Put the tomatoes in a pan of boiling water for 30 seconds, then scoop out and, once cool enough to handle, gently peel off their skins – if they haven’t split in the heat, use your fingernail or the tip of a small, sharp knife to help tease off enough to get started. Cut in half, scoop out and discard the seeds, then cut the flesh into thick slices.

4 Now for the cucumber, onion and pepper

Peel and deseed the cucumber, and cut into half-moons. Cut the pepper into slices. Finley chop the spring onions.

Peel the cucumber (I like to do this in stripes, but then I like stripes on everything), cut it in half lengthways, then scoop out and discard the seeds. Cut the cucumber into chunky half-moons. Finely chop the spring onions. Deseed the pepper and cut it into fairly thin strips.

5 Make the dressing

Put the peeled garlic clove into a mortar with a pinch of coarse salt, then mash to a paste. Add the anchovies – if they’ve been packed in salt, rather than oil, you’ll need to give them a quick rinse first – and mash them, followed by the basil. Finally, incorporate the vinegar and then the olive oil until well emulsified. Season to taste.

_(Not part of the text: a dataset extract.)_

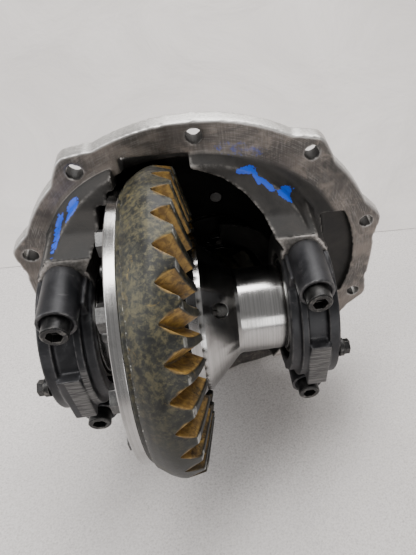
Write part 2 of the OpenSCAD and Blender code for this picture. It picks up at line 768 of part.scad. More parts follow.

Make a dressing by grinding the garlic, salt, anchovies and basil in a mortar, then add oil and vinegar.

6 Start building the salad

Toss the beans, sliced tomatoes, cucumber, spring onion and red pepper in a large bowl with two-thirds of the dressing, until everything is thoroughly coated. Using your hands, lift out the dressed salad and arrange on a serving plate.

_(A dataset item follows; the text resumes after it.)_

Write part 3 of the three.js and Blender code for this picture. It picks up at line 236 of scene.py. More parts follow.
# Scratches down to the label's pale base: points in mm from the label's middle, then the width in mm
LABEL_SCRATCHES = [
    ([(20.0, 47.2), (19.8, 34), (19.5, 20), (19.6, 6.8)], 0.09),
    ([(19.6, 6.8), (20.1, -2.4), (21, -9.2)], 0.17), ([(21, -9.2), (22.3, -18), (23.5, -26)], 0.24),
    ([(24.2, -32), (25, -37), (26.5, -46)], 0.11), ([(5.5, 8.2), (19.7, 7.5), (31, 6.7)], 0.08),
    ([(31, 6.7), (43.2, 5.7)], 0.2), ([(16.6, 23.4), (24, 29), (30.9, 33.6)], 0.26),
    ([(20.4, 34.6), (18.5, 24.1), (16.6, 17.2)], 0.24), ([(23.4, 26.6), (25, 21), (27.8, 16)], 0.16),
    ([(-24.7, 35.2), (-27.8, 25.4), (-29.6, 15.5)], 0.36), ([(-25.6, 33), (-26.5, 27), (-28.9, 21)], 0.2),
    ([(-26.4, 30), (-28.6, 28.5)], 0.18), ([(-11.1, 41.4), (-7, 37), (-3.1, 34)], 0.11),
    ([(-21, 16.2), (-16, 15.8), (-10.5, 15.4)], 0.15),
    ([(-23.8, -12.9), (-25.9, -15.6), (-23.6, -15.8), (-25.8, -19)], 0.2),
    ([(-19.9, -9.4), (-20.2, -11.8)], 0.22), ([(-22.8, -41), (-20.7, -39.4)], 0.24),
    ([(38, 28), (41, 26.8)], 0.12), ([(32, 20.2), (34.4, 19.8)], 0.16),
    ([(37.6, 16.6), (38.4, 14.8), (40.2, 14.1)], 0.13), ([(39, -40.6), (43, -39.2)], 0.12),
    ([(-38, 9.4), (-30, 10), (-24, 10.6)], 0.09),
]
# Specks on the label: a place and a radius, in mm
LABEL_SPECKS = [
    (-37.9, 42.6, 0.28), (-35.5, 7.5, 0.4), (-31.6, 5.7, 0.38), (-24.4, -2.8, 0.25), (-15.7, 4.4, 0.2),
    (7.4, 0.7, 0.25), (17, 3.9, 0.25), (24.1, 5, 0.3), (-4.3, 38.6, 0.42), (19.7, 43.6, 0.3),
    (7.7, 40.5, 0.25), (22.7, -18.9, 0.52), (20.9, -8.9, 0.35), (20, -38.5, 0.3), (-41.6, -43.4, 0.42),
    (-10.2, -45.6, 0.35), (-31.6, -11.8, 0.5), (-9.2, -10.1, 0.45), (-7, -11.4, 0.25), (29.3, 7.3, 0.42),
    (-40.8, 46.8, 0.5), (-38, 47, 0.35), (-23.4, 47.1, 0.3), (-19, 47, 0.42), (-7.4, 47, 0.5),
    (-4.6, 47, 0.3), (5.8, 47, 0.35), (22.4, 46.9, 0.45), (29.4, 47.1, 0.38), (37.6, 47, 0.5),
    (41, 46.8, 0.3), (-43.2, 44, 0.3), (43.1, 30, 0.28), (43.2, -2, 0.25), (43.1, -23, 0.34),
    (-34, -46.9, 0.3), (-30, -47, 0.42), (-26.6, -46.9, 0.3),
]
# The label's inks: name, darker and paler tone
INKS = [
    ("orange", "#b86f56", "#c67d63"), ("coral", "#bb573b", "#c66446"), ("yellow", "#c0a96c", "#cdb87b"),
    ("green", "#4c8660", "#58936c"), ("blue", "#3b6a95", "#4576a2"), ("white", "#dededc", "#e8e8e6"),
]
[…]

7 Add the eggs, capers, olives and anchovies

Gently knock the blunt end of each egg against a hard surface until it cracks, then peel. Cut the eggs into quarters and season lightly. Arrange these on top of the salad. Pit the olives, if you like, and rinse the salt off the capers and anchovies, if need be. Cut the anchovies into slivers. Scatter the olives, capers and anchovies all over the salad.

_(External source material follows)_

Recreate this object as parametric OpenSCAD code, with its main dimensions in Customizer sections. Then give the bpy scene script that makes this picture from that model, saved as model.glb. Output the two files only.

Toss the prepared vegetables in dressing, lift on to a plate and add the egg, anchovy, olives and capers. Dress again and serve.

8 The finishing touches

Spoon the rest of the dressing on top of the salad, then strew the basil leaves on top just before serving. Eat with some good baguette to mop up all of those delicious juices. Note: the salad itself can be made a few hours in advance, and left to let the ingredients mingle, but don’t add the basil until the last minute.

9 Alternatives

If you’d like to add tuna, as is often used in Provence, leave out the anchovies from the salad itself, if not the dressing (though you can eschew them altogether, if you prefer) – a small tin, drained and flaked over the top, is quite sufficient. Boiled waxy potatoes, a popular addition in the UK, are not authentic, nor required, but if you must, I won’t tell.